Pioneers of A Fresh Start
For Cistercians and Benedictines, January 26th is the feast of the Holy Abbots of Cîteaux, Robert, Alberic, and Stephen. They were the pioneers of a new beginning, men “careful to keep the unity of the Spirit in the bond of peace” (Eph 4:3). Saints Robert, Alberic, and Stephen were indomitable believers in the possibility of beginning again. When they went forth to start afresh at Cîteaux, they were already seasoned monks, “men truly wise” (ExC, I).
A New Beginning in Compunction
The account of their deliberations is given in the Exordium Parvum, a chronicle dating from about the year 1119: “Inspired by the grace of God, these men, while still living in Molesme, often spoke to each other, lamented, and were saddened by the transgression of the Rule of Saint Benedict, the Father of Monks” (ExP, III). Their new beginning was conceived in compunction. Every hope of starting afresh enters through a heart pierced by the Word and brought by the Holy Spirit to a godly sorrow.
They Came to Cîteaux
They realized that they themselves and the other monks had promised by a solemn vow to observe this Rule, yet they had by no means kept it; and therefore they had knowingly committed the sin of perjury (ExP, III).

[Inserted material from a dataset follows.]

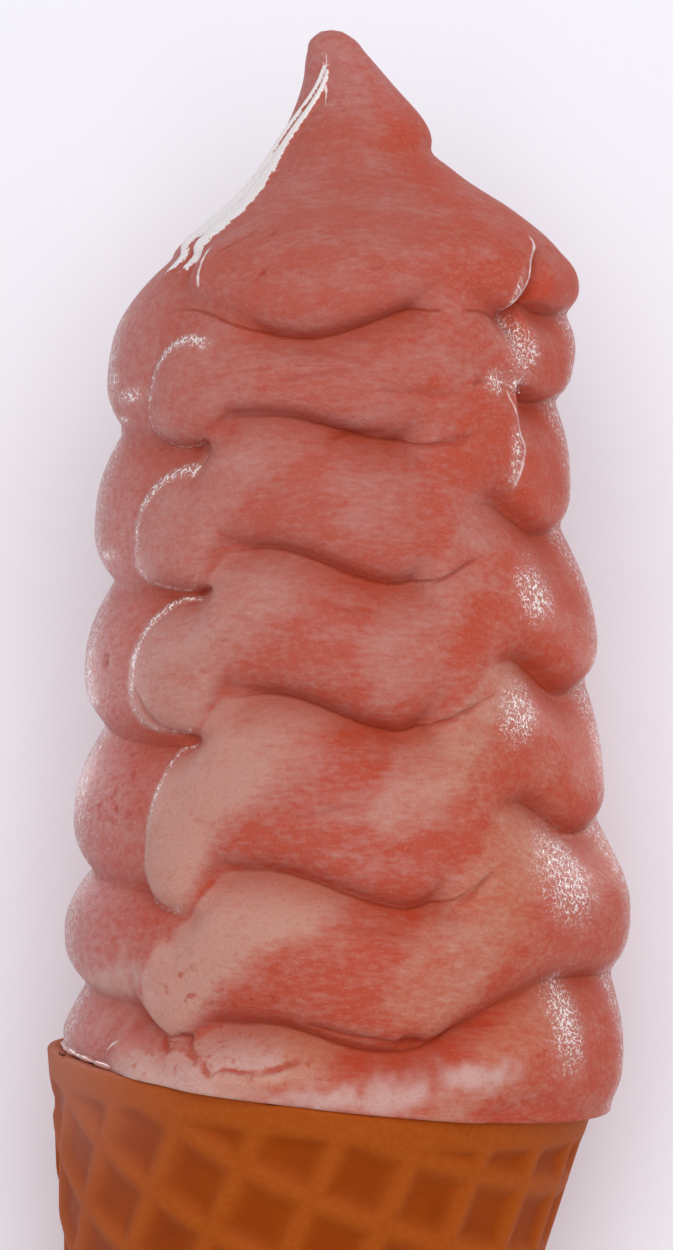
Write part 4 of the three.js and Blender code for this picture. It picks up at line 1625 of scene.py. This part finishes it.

They spoke amongst themselves and asked one another how they were to fulfill the verse: ‘I will fulfill my vows to you, vows which I made with my own lips’ (Ps 65:13-14). . . . After common deliberation together with the father of that monastery, Robert of blessed memory, twenty-one monks went out to try to carry out jointly what they had conceived with one spirit. Eventually . . . they came to Cîteaux, which was then a place of horror, a vast wilderness (ExP, I).
Exodus and Transitus
The exodus from Molesme to Cîteaux took place on Palm Sunday 1098, coinciding that year with the feast of the Transitus of Holy Father Benedict on March 21st. Every new beginning is at once an exodus a going forth, and a transitus, a passing-over: a reliving of the Paschal Mystery. This is as true of the many secret new beginnings prompted by grace as it is of the more visible ones.. To leave behind what is old — especially old hurts, resentments, and prejudices — is to seek God in poverty of spirit.
One Thing Is Necessary
Every new beginning demands a radical simplification, a stripping down. The Fathers of Cîteaux loved the Gospel of Martha and Mary and this, not only for the words of Jesus confirming Mary in her choice of the better part, but also for Jesus’; teaching on simplicity: “Martha, Martha, thou art careful, and art troubled about many things, but one thing is necessary” (Lk 10:41-42). The distinctively Marian virtues of poverty of spirit and simplicity go everywhere hand in hand, traveling companions for every new beginning.
Forward in Fidelity to Tradition
Saints Robert, Alberic, and Stephen show us that nothing impedes the grace of a new beginning more than a futile clinging to the dead weight of the past. At the same time they show us that nothing energizes a fresh start in Christ more than a singleminded and singlehearted fidelity to tradition. The grace of a new beginning is held out to us at every moment. Even when we no longer believe in the possibility of a new beginning for ourselves, God remains relentlessly optimistic. His mercy is inexhaustibly inventive; at every moment he holds out the grace of a new beginning. In this is all our hope. It is possible to begin again. It is possible to “start afresh from Christ.” It is possible, as Saint Paul says, to press on, “forgetting the things that are behind, and stretching forth myself to those that are before” (Phil 3:13).
Of One Mind in His House
Saints Robert, Alberic, and Stephen started afresh, “poor with the poor Christ” (ExP, XV), “the true King” (RB Pro:3). Our Lord tells us that, “a house divided against itself will not be able to stand” (Mk 3:25). May he give us, by the grace of the Holy Spirit to be “of one mind in his house” (Ps 67:7) and to start afresh today, “resting our hope in God” (RB 4:41).